Denis McGrath makes several good points on this subject over at Dead Things ON Sticks, starting with a shout out to Mary Leckie, one of the executive producers on MVP. He refers to a quote from Leckie in that same Globe and Mail piece where she dusts herself off and says, "this is a tough business and I can't slam anyone. We move on."
It is a bloody tough business and Leckie is a total pro, she will move on. She's built a solid rep making TV-movies about such all-Canadian stories as the Halifax harbour explosion or the Avro Arrow. Those were both monster hits, drawing over 2 million viewers each, American idol numbers.
Odd then, that when she tried to take the ultimate Canadian theme--hockey--and turn it into an American-style soap opera--it got slammed into the boards. It is almost as if, as a publicist remarked to me a week or so after all four new CBC shows launched, that Canadians simply do not want to watch Canadian-produced shows that ape American-produced shows.
It is the classic Canadian TV conundrum--give them what they want, which is CSI, House, Desperate Housewives. But do it for a quarter the budget AFTER you go through the already complicated enough government funding padiwacks.
Or do what ultimately works best in the States--give somebody with passion and vision a shot, leave them alone, and see what they can do on a Canadian dime--like Mike Clattenburg (Trailer Park Boys), Brent Butt (Corner Gas) or the ultimate do it yourselfer, Steve Smith (The Red Green Show).
So many factors, including plain dumb luck, go into making a hit TV show. If anyone tells you they know the formula, don't make eye contact, keep your head down and slowly back out of the room.
But some conclusions can be drawn from looking at the fate of the four January start ups:
- The Border may have benefited the most from the gap in U.S. action fare due to the writers strike. There was no new episodes of 24 at all this season. The big budget police procedurals, the CSI's, Without a Trace, NCIS, Bones--all shelved. If you wanted your cop fix, hey, what about this new show? Isn't that the CN Tower? Cool. Reviews? Promotion? Doyle wasn't a fan, but most critics recommended it, including me. If you watched CBC this winter or rode a bus, subway or streetcar, you couldn't help but be aware of it. It helped that when you did watch it, aside from the paint-by-numbers pilot, it was pretty damn good. It was also incredibly timely, seemingly ripping stories about organ harvesting and terrorism off the headlines the week they were breaking.

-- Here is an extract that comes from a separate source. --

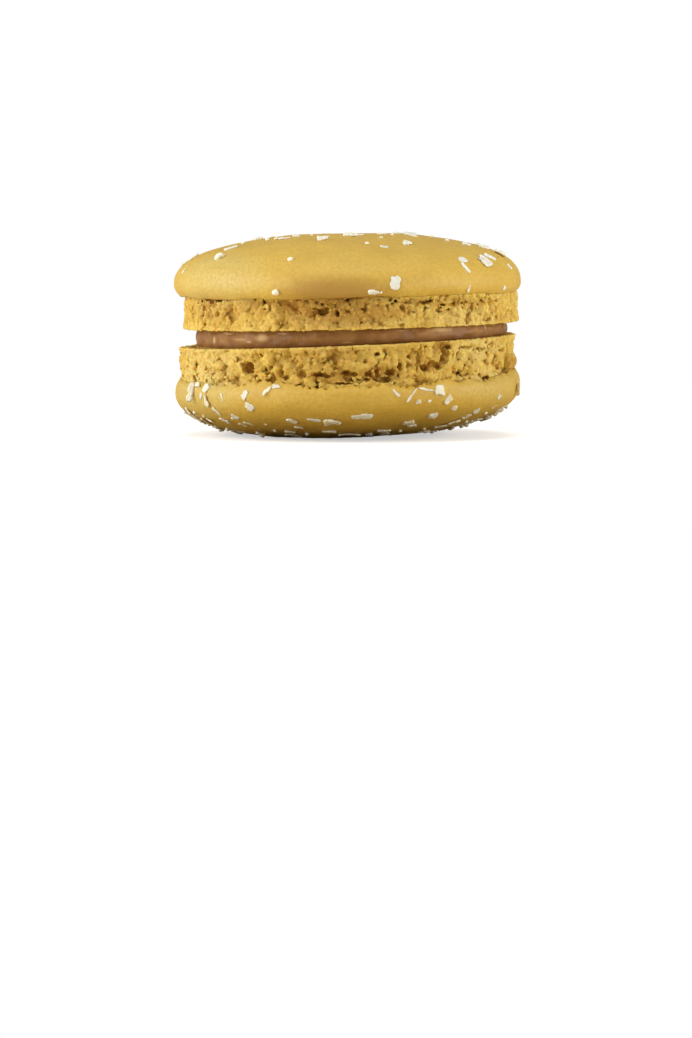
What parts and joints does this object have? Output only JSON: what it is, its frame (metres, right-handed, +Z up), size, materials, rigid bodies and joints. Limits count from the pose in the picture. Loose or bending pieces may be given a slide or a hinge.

- Sophie did not get great reviews, certainly not from me, but something about Natalie Brown seemed to vault this thing into the winner's list. It may be the ultimate Canadian TV series--it looks American (there's a Sex and the City vibe happening), its based on a proven hit somewhere else (Quebec, which, trust me, in TV terms is somewhere else), has been picked up by an American network (ABC Family) ands it stars a no-name star who is nevertheless is an instantly recognizable face. The thing that often distinguishes Canadian talent from Americans is that the Canucks have worked everything from Stratford to Second City to the Sponge Bob show at Canada's Wonderland just to make a living. Primarily through her luscious Bailey's spots, Brown has one of those faces that is remote control proof. She's beautiful, she arrests you with those eyes, but she also comes pre-sold, even though viewers do not know her name. In a country without a star system, the no-name star is Queen.
- I Liked the pilot for jPod more than any of these pilots. I sat and watched it with my son, who is 15 and buried in his Nintendo den at this writing playing the game he tells me he was born to play, Super Smash Bros. Brawl. I don't expect him to emerge until March 17, when school resumes. So he was hooked at the start by the jPod promos and keen to see the series. he loved the pilot, although we both agreed it went on to long. He kept watching--and liking the series. I never watched a full episode again. It's often a bad sign when I like a series anyway. Critics burn out on same old formats that tend to click with mass audiences. I never watch CSI or Grey's Anatomy, I think I saw Friends twice. I'm bored easily, so I'm always looking for that blast of original. I love shows like Wonderfalls, Keen Eddie and Arrested Development. Like those shows, jPod may have been too different for the mass network audience. Cut it in half and cut the zany parents out of it (as fun as it was to see Alan Thicke and Sherry Miller strut so wild, it was part of another show) It could have been the highest-rated show ever, for example, on YTV. It was an original little show on the wrong network.
- I've written about what didn't work on MVP before. The other point I'll make is this: MVP, more than any of the others, needed a star, a big name TV headliner, to bring viewers to the party. Not to take anything away from a strong and attractive cast, but in a large, sexy ensemble, even a U.S. soap needs a Heather Locklear or a Teri Hatcher to spark a few tabloids into a cover frenzy. The one area CBC really needs to work on moving forward is creating and promoting its stars. You rarely see names attached to promos for Intelligence or The Border and while it is great that the industry embraces and salutes and knows all these people, if you pulled 100 Canadians out of lines at supermarket check outs, 100 could not name any of the stars from those shows. You can't have a show called MVP and not have a most valuable player.